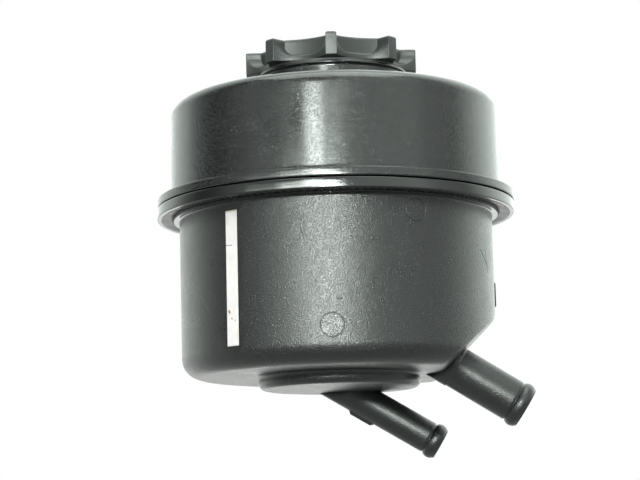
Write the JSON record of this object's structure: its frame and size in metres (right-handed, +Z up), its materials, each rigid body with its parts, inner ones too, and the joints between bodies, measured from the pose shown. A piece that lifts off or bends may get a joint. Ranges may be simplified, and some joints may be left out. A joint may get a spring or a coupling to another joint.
{
  "type": "power steering reservoir",
  "caption": "Round welded plastic reservoir for steering fluid, with a flange round its middle, beaded hose spigots, a star grip cap with dipstick and a sprung filter inside.",
  "frame": {"origin": "on the bowls' axis, in the plane of the flange's underside, where the bracket's band stops against the flange", "axes": "+Z up along the bowls' axis towards the cap, +X towards the side that both hose spigots point to, -Y towards the front with the strip label"},
  "size_m": [0.143, 0.137, 0.1575],
  "materials": {
    "bowl_plastic": "grained black glass-filled nylon, satin",
    "cap_plastic": "black nylon, satin",
    "label_film": "white film, matt, a little soiled",
    "seal_rubber": "matt",
    "magnet": "matt ferrite",
    "filter_plastic": "natural nylon, satin",
    "filter_screen": "fine woven screen",
    "valve_plastic": "satin",
    "inner_plastic": "satin",
    "spring_steel": "drawn wire, bright",
    "dipstick_plastic": "natural nylon, satin"
  },
  "bodies": {
    "housing": {"lower_bowl": "bowl_plastic", "upper_bowl": "bowl_plastic", "strip_label": "label_film", "foot_seal": "seal_rubber", "sump_magnet": "magnet", "filter_lower_end": "filter_plastic", "filter_cage": "filter_plastic", "filter_mesh": "filter_screen", "filter_upper_end": "filter_plastic", "bypass_spring": "spring_steel", "bypass_bridge": "filter_plastic", "splash_baffle": "inner_plastic", "hold_down_spring": "spring_steel"},
    "bypass_valve": {"bypass_poppet": "valve_plastic"},
    "cap_ring": {"cap_seal": "seal_rubber"},
    "cap": {"cap_grip": "cap_plastic", "vent_plate": "filter_plastic", "vent_spring": "spring_steel", "dipstick_socket": "filter_plastic", "dipstick": "dipstick_plastic"},
    "vent_valve": {"vent_disc": "seal_rubber"}
  },
  "joints": [
    {"name": "bypass_lift", "type": "slide", "parent": "housing", "child": "bypass_valve", "axis": [0, 0, 1], "range_m": [0, 0.003], "stiffness_N_per_m": 500, "springref_m": -0.004, "deforming": ["bypass_spring"]},
    {"name": "cap_lift", "type": "slide", "parent": "housing", "child": "cap_ring", "axis": [0, 0, 1], "range_m": [0, 0.06]},
    {"name": "cap_turn", "type": "hinge", "parent": "cap_ring", "child": "cap", "pos_m": [0, 0, 0.0569], "axis": [0, 0, 1], "range_deg": [0, 90]},
    {"name": "vent_lift", "type": "slide", "parent": "cap", "child": "vent_valve", "axis": [0, 0, 1], "range_m": [0, 0.0015], "stiffness_N_per_m": 100, "springref_m": -0.003, "deforming": ["vent_spring"]}
  ]
}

TASK DIRECTIONS:
Return the lines above exactly, keeping every word.

COMPLETE RESPONSE:
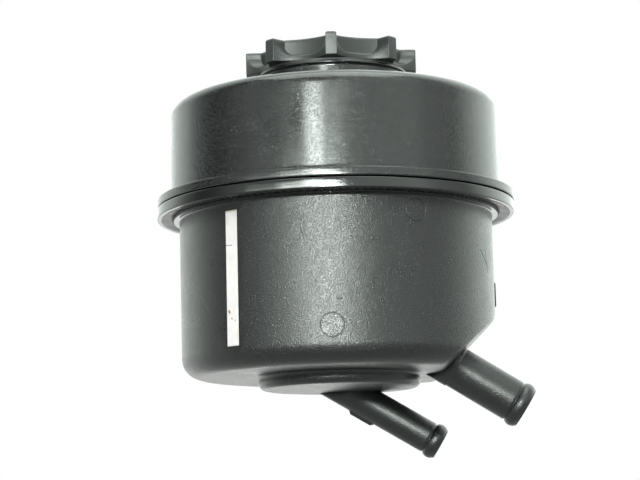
Write the JSON record of this object's structure: its frame and size in metres (right-handed, +Z up), its materials, each rigid body with its parts, inner ones too, and the joints between bodies, measured from the pose shown. A piece that lifts off or bends may get a joint. Ranges may be simplified, and some joints may be left out. A joint may get a spring or a coupling to another joint.
{
  "type": "power steering reservoir",
  "caption": "Round welded plastic reservoir for steering fluid, with a flange round its middle, beaded hose spigots, a star grip cap with dipstick and a sprung filter inside.",
  "frame": {"origin": "on the bowls' axis, in the plane of the flange's underside, where the bracket's band stops against the flange", "axes": "+Z up along the bowls' axis towards the cap, +X towards the side that both hose spigots point to, -Y towards the front with the strip label"},
  "size_m": [0.143, 0.137, 0.1575],
  "materials": {
    "bowl_plastic": "grained black glass-filled nylon, satin",
    "cap_plastic": "black nylon, satin",
    "label_film": "white film, matt, a little soiled",
    "seal_rubber": "matt",
    "magnet": "matt ferrite",
    "filter_plastic": "natural nylon, satin",
    "filter_screen": "fine woven screen",
    "valve_plastic": "satin",
    "inner_plastic": "satin",
    "spring_steel": "drawn wire, bright",
    "dipstick_plastic": "natural nylon, satin"
  },
  "bodies": {
    "housing": {"lower_bowl": "bowl_plastic", "upper_bowl": "bowl_plastic", "strip_label": "label_film", "foot_seal": "seal_rubber", "sump_magnet": "magnet", "filter_lower_end": "filter_plastic", "filter_cage": "filter_plastic", "filter_mesh": "filter_screen", "filter_upper_end": "filter_plastic", "bypass_spring": "spring_steel", "bypass_bridge": "filter_plastic", "splash_baffle": "inner_plastic", "hold_down_spring": "spring_steel"},
    "bypass_valve": {"bypass_poppet": "valve_plastic"},
    "cap_ring": {"cap_seal": "seal_rubber"},
    "cap": {"cap_grip": "cap_plastic", "vent_plate": "filter_plastic", "vent_spring": "spring_steel", "dipstick_socket": "filter_plastic", "dipstick": "dipstick_plastic"},
    "vent_valve": {"vent_disc": "seal_rubber"}
  },
  "joints": [
    {"name": "bypass_lift", "type": "slide", "parent": "housing", "child": "bypass_valve", "axis": [0, 0, 1], "range_m": [0, 0.003], "stiffness_N_per_m": 500, "springref_m": -0.004, "deforming": ["bypass_spring"]},
    {"name": "cap_lift", "type": "slide", "parent": "housing", "child": "cap_ring", "axis": [0, 0, 1], "range_m": [0, 0.06]},
    {"name": "cap_turn", "type": "hinge", "parent": "cap_ring", "child": "cap", "pos_m": [0, 0, 0.0569], "axis": [0, 0, 1], "range_deg": [0, 90]},
    {"name": "vent_lift", "type": "slide", "parent": "cap", "child": "vent_valve", "axis": [0, 0, 1], "range_m": [0, 0.0015], "stiffness_N_per_m": 100, "springref_m": -0.003, "deforming": ["vent_spring"]}
  ]
}